*Dataset excerpt:*

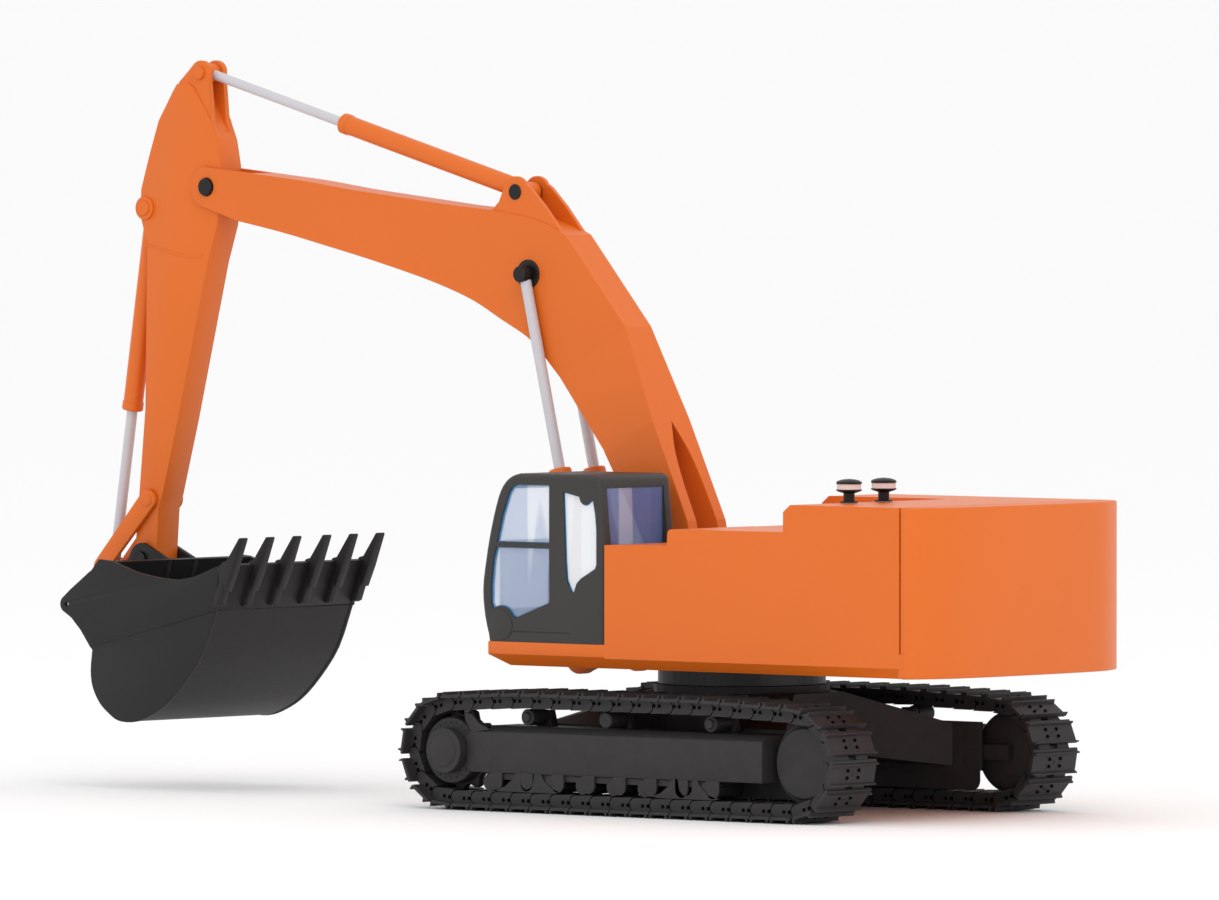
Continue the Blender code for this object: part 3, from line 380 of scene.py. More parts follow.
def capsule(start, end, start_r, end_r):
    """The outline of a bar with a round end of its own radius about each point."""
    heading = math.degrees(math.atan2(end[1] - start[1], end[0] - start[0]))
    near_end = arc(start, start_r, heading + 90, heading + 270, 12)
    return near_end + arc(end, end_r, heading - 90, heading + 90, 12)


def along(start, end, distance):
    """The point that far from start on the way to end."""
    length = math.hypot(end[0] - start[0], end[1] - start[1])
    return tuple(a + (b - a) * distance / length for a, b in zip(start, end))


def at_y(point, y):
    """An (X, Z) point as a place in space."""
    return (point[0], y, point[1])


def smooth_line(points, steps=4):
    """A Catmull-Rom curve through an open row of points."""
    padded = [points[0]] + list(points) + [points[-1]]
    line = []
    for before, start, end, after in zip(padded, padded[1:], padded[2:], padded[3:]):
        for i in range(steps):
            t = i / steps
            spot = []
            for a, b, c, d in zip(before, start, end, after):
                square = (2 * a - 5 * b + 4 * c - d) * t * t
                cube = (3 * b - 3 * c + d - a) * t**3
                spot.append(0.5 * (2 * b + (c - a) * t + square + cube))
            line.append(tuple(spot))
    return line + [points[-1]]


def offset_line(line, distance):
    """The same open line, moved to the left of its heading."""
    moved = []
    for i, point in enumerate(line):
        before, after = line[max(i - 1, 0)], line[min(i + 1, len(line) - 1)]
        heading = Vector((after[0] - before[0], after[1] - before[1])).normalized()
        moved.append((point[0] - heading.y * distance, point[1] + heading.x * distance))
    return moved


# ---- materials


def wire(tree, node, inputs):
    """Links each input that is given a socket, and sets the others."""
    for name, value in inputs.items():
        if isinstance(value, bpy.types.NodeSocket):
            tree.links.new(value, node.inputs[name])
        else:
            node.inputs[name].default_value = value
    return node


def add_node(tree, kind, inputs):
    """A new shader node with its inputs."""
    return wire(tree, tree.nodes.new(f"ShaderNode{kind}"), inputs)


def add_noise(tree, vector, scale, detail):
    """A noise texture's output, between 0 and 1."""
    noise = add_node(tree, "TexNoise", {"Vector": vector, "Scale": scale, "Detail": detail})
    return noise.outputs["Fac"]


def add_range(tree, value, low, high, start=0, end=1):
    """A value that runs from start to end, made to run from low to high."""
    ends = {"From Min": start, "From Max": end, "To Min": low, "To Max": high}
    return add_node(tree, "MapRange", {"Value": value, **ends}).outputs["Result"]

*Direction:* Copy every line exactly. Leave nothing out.

*Expected answer:*
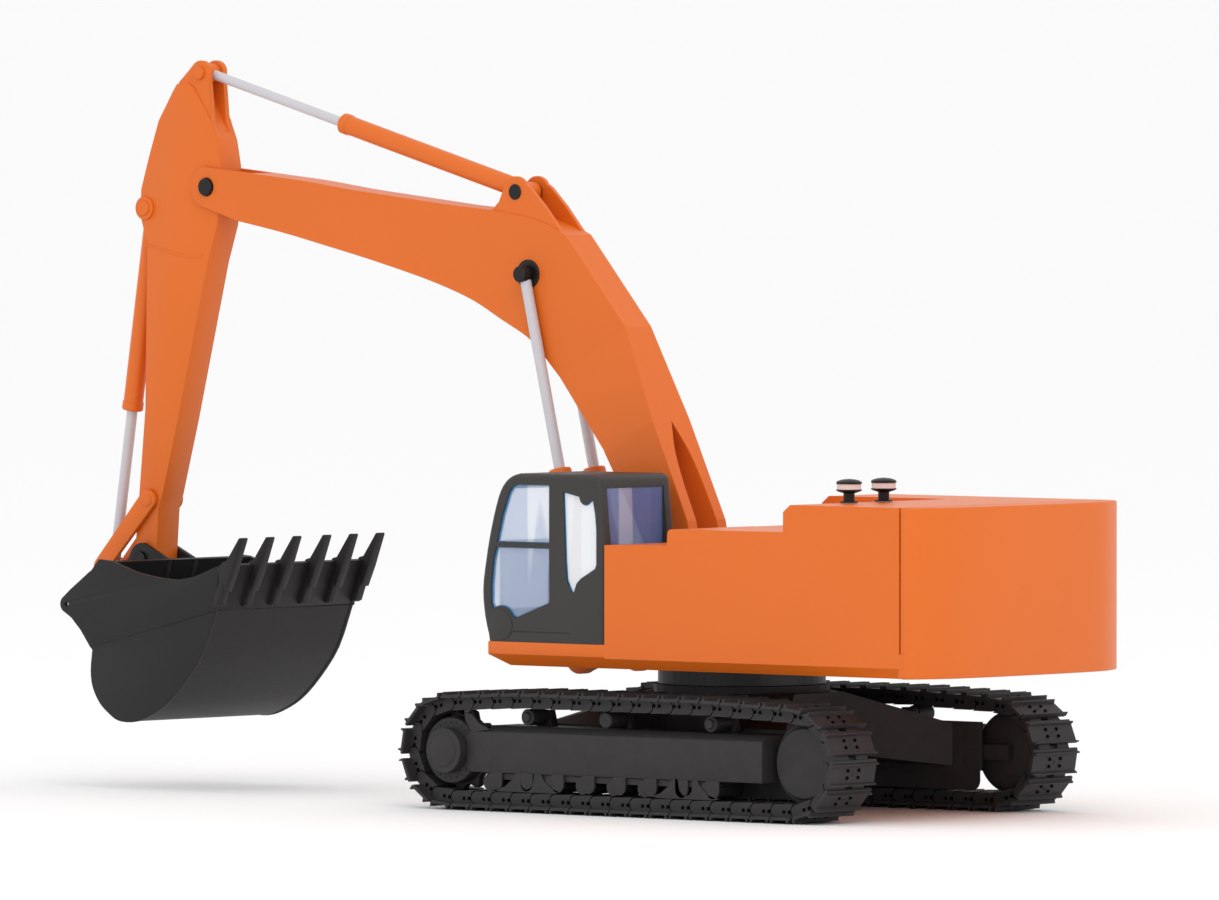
Continue the Blender code for this object: part 3, from line 380 of scene.py. More parts follow.
def capsule(start, end, start_r, end_r):
    """The outline of a bar with a round end of its own radius about each point."""
    heading = math.degrees(math.atan2(end[1] - start[1], end[0] - start[0]))
    near_end = arc(start, start_r, heading + 90, heading + 270, 12)
    return near_end + arc(end, end_r, heading - 90, heading + 90, 12)


def along(start, end, distance):
    """The point that far from start on the way to end."""
    length = math.hypot(end[0] - start[0], end[1] - start[1])
    return tuple(a + (b - a) * distance / length for a, b in zip(start, end))


def at_y(point, y):
    """An (X, Z) point as a place in space."""
    return (point[0], y, point[1])


def smooth_line(points, steps=4):
    """A Catmull-Rom curve through an open row of points."""
    padded = [points[0]] + list(points) + [points[-1]]
    line = []
    for before, start, end, after in zip(padded, padded[1:], padded[2:], padded[3:]):
        for i in range(steps):
            t = i / steps
            spot = []
            for a, b, c, d in zip(before, start, end, after):
                square = (2 * a - 5 * b + 4 * c - d) * t * t
                cube = (3 * b - 3 * c + d - a) * t**3
                spot.append(0.5 * (2 * b + (c - a) * t + square + cube))
            line.append(tuple(spot))
    return line + [points[-1]]


def offset_line(line, distance):
    """The same open line, moved to the left of its heading."""
    moved = []
    for i, point in enumerate(line):
        before, after = line[max(i - 1, 0)], line[min(i + 1, len(line) - 1)]
        heading = Vector((after[0] - before[0], after[1] - before[1])).normalized()
        moved.append((point[0] - heading.y * distance, point[1] + heading.x * distance))
    return moved


# ---- materials


def wire(tree, node, inputs):
    """Links each input that is given a socket, and sets the others."""
    for name, value in inputs.items():
        if isinstance(value, bpy.types.NodeSocket):
            tree.links.new(value, node.inputs[name])
        else:
            node.inputs[name].default_value = value
    return node


def add_node(tree, kind, inputs):
    """A new shader node with its inputs."""
    return wire(tree, tree.nodes.new(f"ShaderNode{kind}"), inputs)


def add_noise(tree, vector, scale, detail):
    """A noise texture's output, between 0 and 1."""
    noise = add_node(tree, "TexNoise", {"Vector": vector, "Scale": scale, "Detail": detail})
    return noise.outputs["Fac"]


def add_range(tree, value, low, high, start=0, end=1):
    """A value that runs from start to end, made to run from low to high."""
    ends = {"From Min": start, "From Max": end, "To Min": low, "To Max": high}
    return add_node(tree, "MapRange", {"Value": value, **ends}).outputs["Result"]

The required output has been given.